“Carbono Neutro” es el nombre de
la muestra que los Muher presentan en el antiguo convento de San Antonio hasta
el próximo día 3 de abril. Ya de entrada, un título así te sorprende, como
también sorprende –al menos a mí- esta sala de exposiciones. Confieso –y en
esta iglesia, por cierto, confesé y comulgué muchos primeros viernes de mes-,
que al conocer el título inmediatamente pensé en ozono, atmósfera, ecologismo…

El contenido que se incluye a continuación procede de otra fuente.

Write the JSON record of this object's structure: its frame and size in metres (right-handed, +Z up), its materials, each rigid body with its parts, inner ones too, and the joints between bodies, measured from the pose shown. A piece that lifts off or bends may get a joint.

y no iba desencaminado. Finalmente se trata de un homenaje al militantismo ecológico
y a la defensa del patrimonio climático. Hasta aquí todo muy bien e incluso la
puesta en escena de la exposición magnífica, llena de efectos especiales de
luz, color y sonido. Pero la pintura precisamente es un arte que necesita de
poco montaje, de poco espectáculo en torno; más bien necesita del silencio, de
la soledad, de un espacio en donde la luz y el ambiente no la molesten ni la
perturben, porque en una pintura el mundo empieza a partir de su superficie y
hacia adentro, hacia su interior, quedando todo lo exterior como un sobrante necesario
-y secundario-, de su existencia. Cuando uno mira un cuadro solo necesita del
cuadro, es más, solo interesa lo pintado, lo recreado en él. Lo demás es mera
circunstancia, las más de las veces contraria o a contra-estilo del propio
cuadro.
La muestra está compuesta por
media docena de obras pictóricas y otros tantos hologramas -o similares- con el
tema de las medusas. Al final, quitando este juego estético tridimensional, la
exposición en sí se sustenta con esa media docena de obras: una gran mariposa colocada
en la zona central de la iglesia –antiguo altar- y otros cinco cuadros con tema
alusivo a la naturaleza. Pero cuando uno intenta mirar las obras directa y
limpiamente, saltándose el montaje, simplemente por no estar interesado en esa
otra faceta tan espectacular como decorativa, pues se da cuenta de que no es
posible, de que los cuadros –ya de por sí sobredimensionados de color- están
iluminados con focos de color, con conos de luz, parcialmente. Una pena, la
verdad, porque de esta forma se priva al espectador más exigente de poder
enfrentarse en un cara a cara con las obras sin que exista desventaja alguna
entre la mirada y lo mirado.
En cualquier caso –y salvando los
inconvenientes lumínicos y de montaje-, las obras nos resultan muy poco
naturales, muy alejadas del fin que pretenden. Esa insistencia por re-contonear
los temas con pinceladas subidas de tono, no hace sino intensificar aún más la
falta de sustancia natural en beneficio de una luminosa artificialidad. Una
palmera, un árbol o una playa, lo son no por su apariencia o por su
histrionismo, sino por su esencia, por su individualidad y por su alma,
características éstas que no hemos visto en las obras expuestas. Al menos allí
dentro. Habrá que verlas a plena luz del día, nunca mejor dicho.